>> START Provided material

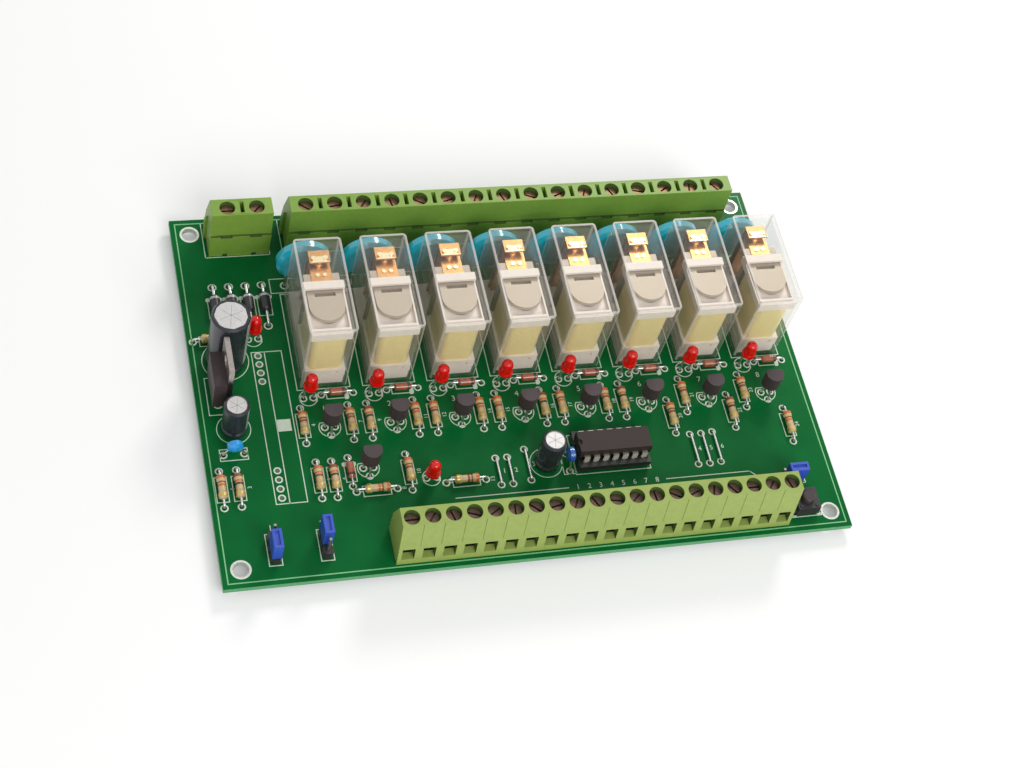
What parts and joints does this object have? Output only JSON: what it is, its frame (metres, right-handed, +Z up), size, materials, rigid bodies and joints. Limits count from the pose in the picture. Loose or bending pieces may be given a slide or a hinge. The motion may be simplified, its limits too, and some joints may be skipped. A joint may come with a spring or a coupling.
{
  "type": "relay module board",
  "caption": "Green circuit board that switches loads with a row of clear-cover relays, wired through screw clamp terminals on both long edges.",
  "frame": {"origin": "under the centre of the board, at the height of the terminal pins' tips", "axes": "+X along the board's long edge, +Y towards the output terminals, +Z up from the component side"},
  "size_m": [0.16, 0.107, 0.028],
  "materials": {
    "green_laminate": "glossy solder mask over glass laminate",
    "solder": "bright tin solder",
    "power_terminal_green": "satin yellow-green plastic",
    "input_terminal_green": "satin pale green plastic",
    "copper_plated_screw": "copper-tinted plating",
    "input_screw": "dark coppery plating",
    "clamp_steel": "zinc plated",
    "tinned_pin": "tinned",
    "tinned_wire": "tinned",
    "gold_pin": "gold flashed",
    "clear_cover": "clear moulded plastic",
    "relay_base_plastic": "cream plastic",
    "bobbin_plastic": "cream plastic",
    "coil_tape": "amber tape over the winding",
    "relay_iron": "nickel plated iron",
    "armature_iron": "nickel plated iron with a copper alloy leaf",
    "contact_copper": "copper alloy",
    "red_lamp": "translucent red epoxy",
    "glass_diodes": "orange glass with a black band",
    "rectifier_diodes": "black epoxy with a silver band",
    "transistors": "dark moulded epoxy",
    "resistors": "beige lacquer with colour bands",
    "varistors": "blue epoxy dip",
    "capacitor_sleeve": "dark sleeve with a silver top",
    "ceramic_capacitors": "blue dip",
    "voltage_regulator": "black epoxy on a grey metal tab",
    "controller_ic": "dark epoxy with bright legs",
    "black_plastic": "satin black plastic",
    "shunt_blue": "satin blue plastic",
    "test_switch_button": "satin dark plastic"
  },
  "bodies": {
    "board": {"pcb": "green_laminate", "solder_joints": "solder", "supply_terminal_housing": "power_terminal_green", "output_terminal_housing": "power_terminal_green", "input_terminal_housing": "input_terminal_green", "power_terminal_screws": "copper_plated_screw", "input_terminal_screws": "input_screw", "terminal_clamps": "clamp_steel", "terminal_pins": "tinned_pin", "relay_1_cover": "clear_cover", "relay_1_base": "relay_base_plastic", "relay_2_cover": "clear_cover", "relay_2_base": "relay_base_plastic", "relay_3_cover": "clear_cover", "relay_3_base": "relay_base_plastic", "relay_4_cover": "clear_cover", "relay_4_base": "relay_base_plastic", "relay_5_cover": "clear_cover", "relay_5_base": "relay_base_plastic", "relay_6_cover": "clear_cover", "relay_6_base": "relay_base_plastic", "relay_7_cover": "clear_cover", "relay_7_base": "relay_base_plastic", "relay_8_cover": "clear_cover", "relay_8_base": "relay_base_plastic", "relay_bobbins": "bobbin_plastic", "relay_coils": "coil_tape", "relay_yokes": "relay_iron", "relay_contacts": "contact_copper", "relay_coil_pins": "tinned_pin", "channel_leds": "red_lamp", "status_leds": "red_lamp", "glass_diodes": "glass_diodes", "rectifier_diodes": "rectifier_diodes", "transistors": "transistors", "resistors": "resistors", "varistors": "varistors", "smoothing_capacitor": "capacitor_sleeve", "small_capacitors": "capacitor_sleeve", "ceramic_capacitors": "ceramic_capacitors", "voltage_regulator": "voltage_regulator", "controller_ic": "controller_ic", "ic_socket": "black_plastic", "header_strips": "black_plastic", "header_pins": "gold_pin", "test_switch_body": "black_plastic", "wire_links": "tinned_wire"},
    "armature_1": {"relay_1_armature": "armature_iron"},
    "armature_2": {"relay_2_armature": "armature_iron"},
    "armature_3": {"relay_3_armature": "armature_iron"},
    "armature_4": {"relay_4_armature": "armature_iron"},
    "armature_5": {"relay_5_armature": "armature_iron"},
    "armature_6": {"relay_6_armature": "armature_iron"},
    "armature_7": {"relay_7_armature": "armature_iron"},
    "armature_8": {"relay_8_armature": "armature_iron"},
    "shunt_1": {"shunt_1": "shunt_blue"},
    "shunt_2": {"shunt_2": "shunt_blue"},
    "shunt_3": {"shunt_3": "shunt_blue"},
    "test_button": {"test_switch_button": "test_switch_button"}
  },
  "joints": [
    {"name": "armature_1_hinge", "type": "hinge", "parent": "board", "child": "armature_1", "pos_m": [-0.04794, 0.0167, 0.02402], "axis": [1, 0, 0], "range_deg": [0, 2.5], "stiffness_Nm_per_rad": 0.004, "springref_deg": -5.73},
    {"name": "armature_2_hinge", "type": "hinge", "parent": "board", "child": "armature_2", "pos_m": [-0.0313, 0.0167, 0.02402], "axis": [1, 0, 0], "range_deg": [0, 2.5], "stiffness_Nm_per_rad": 0.004, "springref_deg": -5.73},
    {"name": "armature_3_hinge", "type": "hinge", "parent": "board", "child": "armature_3", "pos_m": [-0.01466, 0.0167, 0.02402], "axis": [1, 0, 0], "range_deg": [0, 2.5], "stiffness_Nm_per_rad": 0.004, "springref_deg": -5.73},
    {"name": "armature_4_hinge", "type": "hinge", "parent": "board", "child": "armature_4", "pos_m": [0.00198, 0.0167, 0.02402], "axis": [1, 0, 0], "range_deg": [0, 2.5], "stiffness_Nm_per_rad": 0.004, "springref_deg": -5.73},
    {"name": "armature_5_hinge", "type": "hinge", "parent": "board", "child": "armature_5", "pos_m": [0.01862, 0.0167, 0.02402], "axis": [1, 0, 0], "range_deg": [0, 2.5], "stiffness_Nm_per_rad": 0.004, "springref_deg": -5.73},
    {"name": "armature_6_hinge", "type": "hinge", "parent": "board", "child": "armature_6", "pos_m": [0.03526, 0.0167, 0.02402], "axis": [1, 0, 0], "range_deg": [0, 2.5], "stiffness_Nm_per_rad": 0.004, "springref_deg": -5.73},
    {"name": "armature_7_hinge", "type": "hinge", "parent": "board", "child": "armature_7", "pos_m": [0.0519, 0.0167, 0.02402], "axis": [1, 0, 0], "range_deg": [0, 2.5], "stiffness_Nm_per_rad": 0.004, "springref_deg": -5.73},
    {"name": "armature_8_hinge", "type": "hinge", "parent": "board", "child": "armature_8", "pos_m": [0.06854, 0.0167, 0.02402], "axis": [1, 0, 0], "range_deg": [0, 2.5], "stiffness_Nm_per_rad": 0.004, "springref_deg": -5.73},
    {"name": "test_button_slide", "type": "slide", "parent": "board", "child": "test_button", "axis": [0, 0, -1], "range_m": [0, 0.0003], "stiffness_N_per_m": 500, "springref_m": -0.002},
    {"name": "shunt_1_slide", "type": "slide", "parent": "board", "child": "shunt_1", "axis": [0, 0, 1], "range_m": [0, 0.007]},
    {"name": "shunt_2_slide", "type": "slide", "parent": "board", "child": "shunt_2", "axis": [0, 0, 1], "range_m": [0, 0.007]},
    {"name": "shunt_3_slide", "type": "slide", "parent": "board", "child": "shunt_3", "axis": [0, 0, 1], "range_m": [0, 0.007]}
  ]
}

>> END Provided material

**Direction**
From the listing above, extract every line exactly as it stands.

**Expected answer**
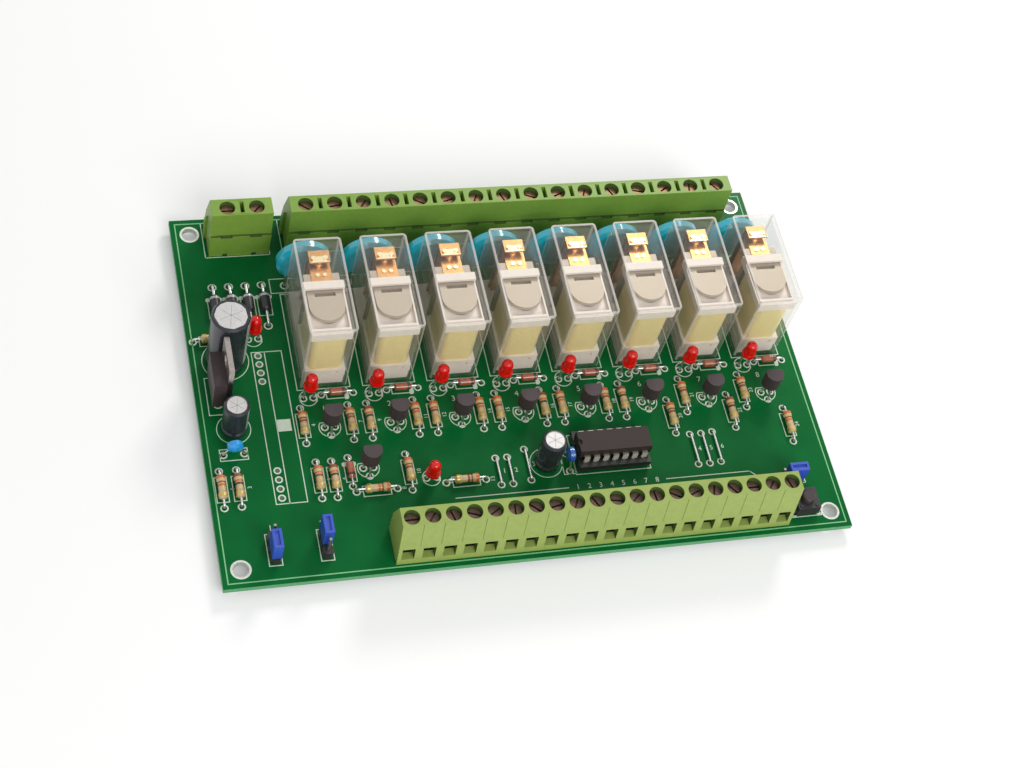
What parts and joints does this object have? Output only JSON: what it is, its frame (metres, right-handed, +Z up), size, materials, rigid bodies and joints. Limits count from the pose in the picture. Loose or bending pieces may be given a slide or a hinge. The motion may be simplified, its limits too, and some joints may be skipped. A joint may come with a spring or a coupling.
{
  "type": "relay module board",
  "caption": "Green circuit board that switches loads with a row of clear-cover relays, wired through screw clamp terminals on both long edges.",
  "frame": {"origin": "under the centre of the board, at the height of the terminal pins' tips", "axes": "+X along the board's long edge, +Y towards the output terminals, +Z up from the component side"},
  "size_m": [0.16, 0.107, 0.028],
  "materials": {
    "green_laminate": "glossy solder mask over glass laminate",
    "solder": "bright tin solder",
    "power_terminal_green": "satin yellow-green plastic",
    "input_terminal_green": "satin pale green plastic",
    "copper_plated_screw": "copper-tinted plating",
    "input_screw": "dark coppery plating",
    "clamp_steel": "zinc plated",
    "tinned_pin": "tinned",
    "tinned_wire": "tinned",
    "gold_pin": "gold flashed",
    "clear_cover": "clear moulded plastic",
    "relay_base_plastic": "cream plastic",
    "bobbin_plastic": "cream plastic",
    "coil_tape": "amber tape over the winding",
    "relay_iron": "nickel plated iron",
    "armature_iron": "nickel plated iron with a copper alloy leaf",
    "contact_copper": "copper alloy",
    "red_lamp": "translucent red epoxy",
    "glass_diodes": "orange glass with a black band",
    "rectifier_diodes": "black epoxy with a silver band",
    "transistors": "dark moulded epoxy",
    "resistors": "beige lacquer with colour bands",
    "varistors": "blue epoxy dip",
    "capacitor_sleeve": "dark sleeve with a silver top",
    "ceramic_capacitors": "blue dip",
    "voltage_regulator": "black epoxy on a grey metal tab",
    "controller_ic": "dark epoxy with bright legs",
    "black_plastic": "satin black plastic",
    "shunt_blue": "satin blue plastic",
    "test_switch_button": "satin dark plastic"
  },
  "bodies": {
    "board": {"pcb": "green_laminate", "solder_joints": "solder", "supply_terminal_housing": "power_terminal_green", "output_terminal_housing": "power_terminal_green", "input_terminal_housing": "input_terminal_green", "power_terminal_screws": "copper_plated_screw", "input_terminal_screws": "input_screw", "terminal_clamps": "clamp_steel", "terminal_pins": "tinned_pin", "relay_1_cover": "clear_cover", "relay_1_base": "relay_base_plastic", "relay_2_cover": "clear_cover", "relay_2_base": "relay_base_plastic", "relay_3_cover": "clear_cover", "relay_3_base": "relay_base_plastic", "relay_4_cover": "clear_cover", "relay_4_base": "relay_base_plastic", "relay_5_cover": "clear_cover", "relay_5_base": "relay_base_plastic", "relay_6_cover": "clear_cover", "relay_6_base": "relay_base_plastic", "relay_7_cover": "clear_cover", "relay_7_base": "relay_base_plastic", "relay_8_cover": "clear_cover", "relay_8_base": "relay_base_plastic", "relay_bobbins": "bobbin_plastic", "relay_coils": "coil_tape", "relay_yokes": "relay_iron", "relay_contacts": "contact_copper", "relay_coil_pins": "tinned_pin", "channel_leds": "red_lamp", "status_leds": "red_lamp", "glass_diodes": "glass_diodes", "rectifier_diodes": "rectifier_diodes", "transistors": "transistors", "resistors": "resistors", "varistors": "varistors", "smoothing_capacitor": "capacitor_sleeve", "small_capacitors": "capacitor_sleeve", "ceramic_capacitors": "ceramic_capacitors", "voltage_regulator": "voltage_regulator", "controller_ic": "controller_ic", "ic_socket": "black_plastic", "header_strips": "black_plastic", "header_pins": "gold_pin", "test_switch_body": "black_plastic", "wire_links": "tinned_wire"},
    "armature_1": {"relay_1_armature": "armature_iron"},
    "armature_2": {"relay_2_armature": "armature_iron"},
    "armature_3": {"relay_3_armature": "armature_iron"},
    "armature_4": {"relay_4_armature": "armature_iron"},
    "armature_5": {"relay_5_armature": "armature_iron"},
    "armature_6": {"relay_6_armature": "armature_iron"},
    "armature_7": {"relay_7_armature": "armature_iron"},
    "armature_8": {"relay_8_armature": "armature_iron"},
    "shunt_1": {"shunt_1": "shunt_blue"},
    "shunt_2": {"shunt_2": "shunt_blue"},
    "shunt_3": {"shunt_3": "shunt_blue"},
    "test_button": {"test_switch_button": "test_switch_button"}
  },
  "joints": [
    {"name": "armature_1_hinge", "type": "hinge", "parent": "board", "child": "armature_1", "pos_m": [-0.04794, 0.0167, 0.02402], "axis": [1, 0, 0], "range_deg": [0, 2.5], "stiffness_Nm_per_rad": 0.004, "springref_deg": -5.73},
    {"name": "armature_2_hinge", "type": "hinge", "parent": "board", "child": "armature_2", "pos_m": [-0.0313, 0.0167, 0.02402], "axis": [1, 0, 0], "range_deg": [0, 2.5], "stiffness_Nm_per_rad": 0.004, "springref_deg": -5.73},
    {"name": "armature_3_hinge", "type": "hinge", "parent": "board", "child": "armature_3", "pos_m": [-0.01466, 0.0167, 0.02402], "axis": [1, 0, 0], "range_deg": [0, 2.5], "stiffness_Nm_per_rad": 0.004, "springref_deg": -5.73},
    {"name": "armature_4_hinge", "type": "hinge", "parent": "board", "child": "armature_4", "pos_m": [0.00198, 0.0167, 0.02402], "axis": [1, 0, 0], "range_deg": [0, 2.5], "stiffness_Nm_per_rad": 0.004, "springref_deg": -5.73},
    {"name": "armature_5_hinge", "type": "hinge", "parent": "board", "child": "armature_5", "pos_m": [0.01862, 0.0167, 0.02402], "axis": [1, 0, 0], "range_deg": [0, 2.5], "stiffness_Nm_per_rad": 0.004, "springref_deg": -5.73},
    {"name": "armature_6_hinge", "type": "hinge", "parent": "board", "child": "armature_6", "pos_m": [0.03526, 0.0167, 0.02402], "axis": [1, 0, 0], "range_deg": [0, 2.5], "stiffness_Nm_per_rad": 0.004, "springref_deg": -5.73},
    {"name": "armature_7_hinge", "type": "hinge", "parent": "board", "child": "armature_7", "pos_m": [0.0519, 0.0167, 0.02402], "axis": [1, 0, 0], "range_deg": [0, 2.5], "stiffness_Nm_per_rad": 0.004, "springref_deg": -5.73},
    {"name": "armature_8_hinge", "type": "hinge", "parent": "board", "child": "armature_8", "pos_m": [0.06854, 0.0167, 0.02402], "axis": [1, 0, 0], "range_deg": [0, 2.5], "stiffness_Nm_per_rad": 0.004, "springref_deg": -5.73},
    {"name": "test_button_slide", "type": "slide", "parent": "board", "child": "test_button", "axis": [0, 0, -1], "range_m": [0, 0.0003], "stiffness_N_per_m": 500, "springref_m": -0.002},
    {"name": "shunt_1_slide", "type": "slide", "parent": "board", "child": "shunt_1", "axis": [0, 0, 1], "range_m": [0, 0.007]},
    {"name": "shunt_2_slide", "type": "slide", "parent": "board", "child": "shunt_2", "axis": [0, 0, 1], "range_m": [0, 0.007]},
    {"name": "shunt_3_slide", "type": "slide", "parent": "board", "child": "shunt_3", "axis": [0, 0, 1], "range_m": [0, 0.007]}
  ]
}